DIRECTIVE - Return only the stretch of the material below that begins with the line containing "Continue the build123d" and ends with the line containing "made.faces.new((low[i], low[k], high[k], high[i]))", exactly; both of those lines belong to it.
** START **
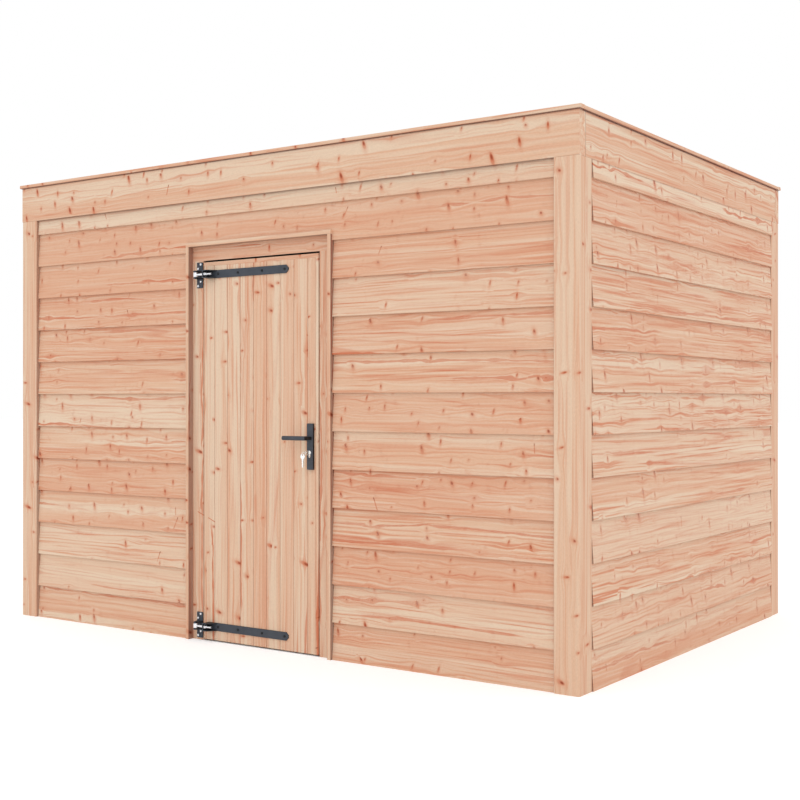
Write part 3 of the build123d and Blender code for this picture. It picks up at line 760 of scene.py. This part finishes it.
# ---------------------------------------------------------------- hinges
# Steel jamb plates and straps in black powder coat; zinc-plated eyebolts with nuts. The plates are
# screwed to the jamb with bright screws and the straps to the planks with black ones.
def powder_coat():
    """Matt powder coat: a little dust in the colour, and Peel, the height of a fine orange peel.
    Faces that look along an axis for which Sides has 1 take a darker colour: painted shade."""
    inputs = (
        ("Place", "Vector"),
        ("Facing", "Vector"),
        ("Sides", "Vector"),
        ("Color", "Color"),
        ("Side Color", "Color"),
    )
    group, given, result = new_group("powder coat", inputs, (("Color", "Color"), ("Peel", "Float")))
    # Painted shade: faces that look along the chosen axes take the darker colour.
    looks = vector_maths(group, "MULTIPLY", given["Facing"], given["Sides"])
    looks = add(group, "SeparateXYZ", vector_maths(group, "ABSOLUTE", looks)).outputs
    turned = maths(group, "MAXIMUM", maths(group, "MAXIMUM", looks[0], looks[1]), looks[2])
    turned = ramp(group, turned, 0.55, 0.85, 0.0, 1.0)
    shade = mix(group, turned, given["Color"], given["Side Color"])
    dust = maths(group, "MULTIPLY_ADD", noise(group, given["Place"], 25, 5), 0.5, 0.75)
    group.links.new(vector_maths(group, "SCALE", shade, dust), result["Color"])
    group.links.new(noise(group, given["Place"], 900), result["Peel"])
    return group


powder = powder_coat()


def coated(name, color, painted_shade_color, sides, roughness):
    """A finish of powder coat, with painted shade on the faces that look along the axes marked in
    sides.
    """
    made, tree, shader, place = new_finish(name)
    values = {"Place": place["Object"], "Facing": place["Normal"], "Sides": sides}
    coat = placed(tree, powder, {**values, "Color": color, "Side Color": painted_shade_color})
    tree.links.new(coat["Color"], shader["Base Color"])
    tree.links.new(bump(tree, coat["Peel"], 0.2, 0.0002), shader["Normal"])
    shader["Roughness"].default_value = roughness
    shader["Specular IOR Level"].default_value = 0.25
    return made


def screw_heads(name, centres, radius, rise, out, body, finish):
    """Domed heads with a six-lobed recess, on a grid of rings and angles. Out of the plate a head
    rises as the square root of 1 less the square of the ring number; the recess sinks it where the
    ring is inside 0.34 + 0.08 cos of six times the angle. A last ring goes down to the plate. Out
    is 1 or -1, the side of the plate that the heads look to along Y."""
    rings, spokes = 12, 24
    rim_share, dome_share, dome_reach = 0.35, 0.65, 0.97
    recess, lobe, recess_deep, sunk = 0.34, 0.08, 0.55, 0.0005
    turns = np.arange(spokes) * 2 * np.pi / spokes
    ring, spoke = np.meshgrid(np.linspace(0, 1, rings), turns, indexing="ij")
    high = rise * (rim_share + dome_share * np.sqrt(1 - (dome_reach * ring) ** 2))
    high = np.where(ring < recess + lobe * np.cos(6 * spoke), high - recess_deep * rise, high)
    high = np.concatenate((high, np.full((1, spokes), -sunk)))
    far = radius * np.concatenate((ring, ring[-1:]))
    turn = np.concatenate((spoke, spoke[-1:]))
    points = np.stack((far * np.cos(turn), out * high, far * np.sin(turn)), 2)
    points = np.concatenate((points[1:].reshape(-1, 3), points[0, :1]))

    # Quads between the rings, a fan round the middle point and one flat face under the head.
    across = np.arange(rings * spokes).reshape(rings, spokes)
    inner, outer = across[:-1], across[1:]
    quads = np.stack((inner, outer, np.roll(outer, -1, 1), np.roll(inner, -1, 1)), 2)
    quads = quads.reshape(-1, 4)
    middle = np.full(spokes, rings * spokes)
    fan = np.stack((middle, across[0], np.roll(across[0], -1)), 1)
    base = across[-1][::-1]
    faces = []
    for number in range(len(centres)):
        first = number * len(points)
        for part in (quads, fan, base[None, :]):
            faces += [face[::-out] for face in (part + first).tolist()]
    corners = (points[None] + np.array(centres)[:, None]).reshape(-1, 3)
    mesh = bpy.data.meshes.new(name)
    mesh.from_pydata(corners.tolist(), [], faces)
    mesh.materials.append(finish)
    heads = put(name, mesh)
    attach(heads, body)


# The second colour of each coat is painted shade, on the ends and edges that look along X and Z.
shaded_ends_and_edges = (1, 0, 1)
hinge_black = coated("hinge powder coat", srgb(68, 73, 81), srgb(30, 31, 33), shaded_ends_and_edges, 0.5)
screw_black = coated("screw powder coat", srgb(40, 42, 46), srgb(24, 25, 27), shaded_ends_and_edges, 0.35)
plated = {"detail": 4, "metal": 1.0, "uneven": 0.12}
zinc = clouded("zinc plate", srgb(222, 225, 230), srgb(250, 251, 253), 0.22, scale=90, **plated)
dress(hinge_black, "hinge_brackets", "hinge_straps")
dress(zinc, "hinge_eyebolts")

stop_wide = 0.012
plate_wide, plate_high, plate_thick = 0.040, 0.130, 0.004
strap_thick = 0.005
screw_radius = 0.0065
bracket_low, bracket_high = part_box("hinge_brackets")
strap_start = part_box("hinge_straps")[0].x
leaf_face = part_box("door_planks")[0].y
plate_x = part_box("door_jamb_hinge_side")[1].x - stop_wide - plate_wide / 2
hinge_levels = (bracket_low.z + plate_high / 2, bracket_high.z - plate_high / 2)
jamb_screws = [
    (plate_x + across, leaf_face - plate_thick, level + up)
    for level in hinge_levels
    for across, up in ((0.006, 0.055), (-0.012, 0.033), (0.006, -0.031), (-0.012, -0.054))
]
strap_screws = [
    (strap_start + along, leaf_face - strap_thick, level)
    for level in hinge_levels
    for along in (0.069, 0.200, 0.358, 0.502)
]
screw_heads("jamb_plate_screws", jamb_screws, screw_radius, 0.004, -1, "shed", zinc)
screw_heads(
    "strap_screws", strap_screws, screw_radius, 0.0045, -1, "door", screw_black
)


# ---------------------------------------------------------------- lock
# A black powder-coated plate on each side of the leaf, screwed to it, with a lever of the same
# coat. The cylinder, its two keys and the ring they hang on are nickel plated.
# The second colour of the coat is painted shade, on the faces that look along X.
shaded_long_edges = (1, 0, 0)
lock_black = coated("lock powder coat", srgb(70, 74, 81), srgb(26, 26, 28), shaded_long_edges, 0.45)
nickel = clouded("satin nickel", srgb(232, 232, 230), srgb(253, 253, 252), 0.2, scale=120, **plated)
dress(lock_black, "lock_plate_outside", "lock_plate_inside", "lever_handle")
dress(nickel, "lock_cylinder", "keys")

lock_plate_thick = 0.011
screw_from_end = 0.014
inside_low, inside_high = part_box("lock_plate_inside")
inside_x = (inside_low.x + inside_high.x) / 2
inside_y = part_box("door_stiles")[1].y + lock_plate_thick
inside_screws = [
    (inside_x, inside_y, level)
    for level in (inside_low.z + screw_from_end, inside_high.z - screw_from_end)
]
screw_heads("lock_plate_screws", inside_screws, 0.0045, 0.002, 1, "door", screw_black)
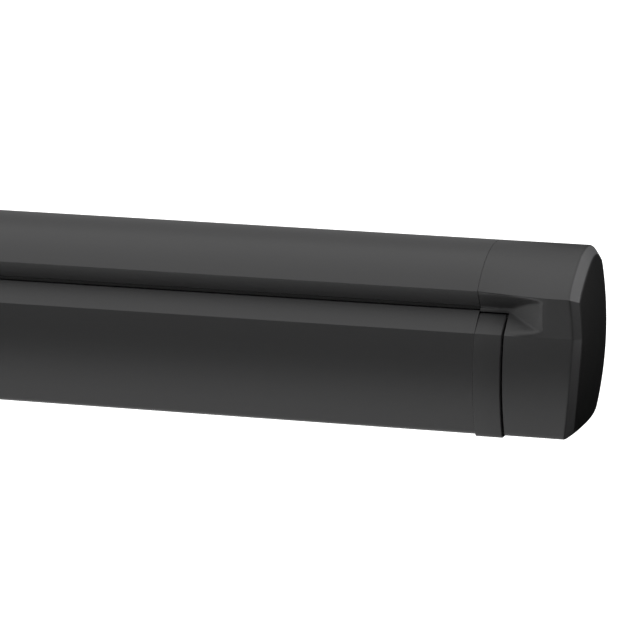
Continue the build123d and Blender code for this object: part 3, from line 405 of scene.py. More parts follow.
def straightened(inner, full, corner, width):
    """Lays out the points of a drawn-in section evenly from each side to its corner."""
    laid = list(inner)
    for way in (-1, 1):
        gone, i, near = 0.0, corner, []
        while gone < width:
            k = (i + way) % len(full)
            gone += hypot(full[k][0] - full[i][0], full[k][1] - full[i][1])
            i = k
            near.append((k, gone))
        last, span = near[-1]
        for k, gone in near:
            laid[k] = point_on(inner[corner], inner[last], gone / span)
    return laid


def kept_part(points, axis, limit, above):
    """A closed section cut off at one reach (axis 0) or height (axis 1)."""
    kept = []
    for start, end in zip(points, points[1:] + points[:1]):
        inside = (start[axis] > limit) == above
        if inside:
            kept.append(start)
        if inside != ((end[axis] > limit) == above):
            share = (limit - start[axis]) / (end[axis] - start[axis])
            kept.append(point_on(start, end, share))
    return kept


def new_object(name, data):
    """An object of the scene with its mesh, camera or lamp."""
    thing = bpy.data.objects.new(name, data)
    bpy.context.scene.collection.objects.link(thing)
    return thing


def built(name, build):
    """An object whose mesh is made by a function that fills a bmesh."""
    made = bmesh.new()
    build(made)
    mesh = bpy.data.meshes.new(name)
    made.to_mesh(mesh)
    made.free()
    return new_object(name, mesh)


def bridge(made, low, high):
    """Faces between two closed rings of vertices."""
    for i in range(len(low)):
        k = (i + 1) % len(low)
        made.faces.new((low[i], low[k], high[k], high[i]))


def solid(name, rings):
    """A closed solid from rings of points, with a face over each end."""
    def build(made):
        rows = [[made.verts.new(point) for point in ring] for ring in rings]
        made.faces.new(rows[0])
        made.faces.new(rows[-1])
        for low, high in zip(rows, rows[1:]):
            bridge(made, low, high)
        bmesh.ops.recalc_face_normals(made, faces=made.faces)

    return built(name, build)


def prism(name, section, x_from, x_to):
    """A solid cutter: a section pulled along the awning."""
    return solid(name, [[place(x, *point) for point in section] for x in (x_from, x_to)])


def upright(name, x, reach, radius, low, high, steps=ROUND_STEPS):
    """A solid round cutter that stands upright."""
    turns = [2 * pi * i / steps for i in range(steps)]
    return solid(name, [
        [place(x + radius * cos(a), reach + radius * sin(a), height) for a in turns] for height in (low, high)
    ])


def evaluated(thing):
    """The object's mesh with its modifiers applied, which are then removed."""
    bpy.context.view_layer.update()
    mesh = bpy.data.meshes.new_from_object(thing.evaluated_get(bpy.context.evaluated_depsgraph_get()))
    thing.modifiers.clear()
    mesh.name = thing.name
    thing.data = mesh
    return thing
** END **
FINAL ANSWER -
Continue the build123d and Blender code for this object: part 3, from line 405 of scene.py. More parts follow.
def straightened(inner, full, corner, width):
    """Lays out the points of a drawn-in section evenly from each side to its corner."""
    laid = list(inner)
    for way in (-1, 1):
        gone, i, near = 0.0, corner, []
        while gone < width:
            k = (i + way) % len(full)
            gone += hypot(full[k][0] - full[i][0], full[k][1] - full[i][1])
            i = k
            near.append((k, gone))
        last, span = near[-1]
        for k, gone in near:
            laid[k] = point_on(inner[corner], inner[last], gone / span)
    return laid


def kept_part(points, axis, limit, above):
    """A closed section cut off at one reach (axis 0) or height (axis 1)."""
    kept = []
    for start, end in zip(points, points[1:] + points[:1]):
        inside = (start[axis] > limit) == above
        if inside:
            kept.append(start)
        if inside != ((end[axis] > limit) == above):
            share = (limit - start[axis]) / (end[axis] - start[axis])
            kept.append(point_on(start, end, share))
    return kept


def new_object(name, data):
    """An object of the scene with its mesh, camera or lamp."""
    thing = bpy.data.objects.new(name, data)
    bpy.context.scene.collection.objects.link(thing)
    return thing


def built(name, build):
    """An object whose mesh is made by a function that fills a bmesh."""
    made = bmesh.new()
    build(made)
    mesh = bpy.data.meshes.new(name)
    made.to_mesh(mesh)
    made.free()
    return new_object(name, mesh)


def bridge(made, low, high):
    """Faces between two closed rings of vertices."""
    for i in range(len(low)):
        k = (i + 1) % len(low)
        made.faces.new((low[i], low[k], high[k], high[i]))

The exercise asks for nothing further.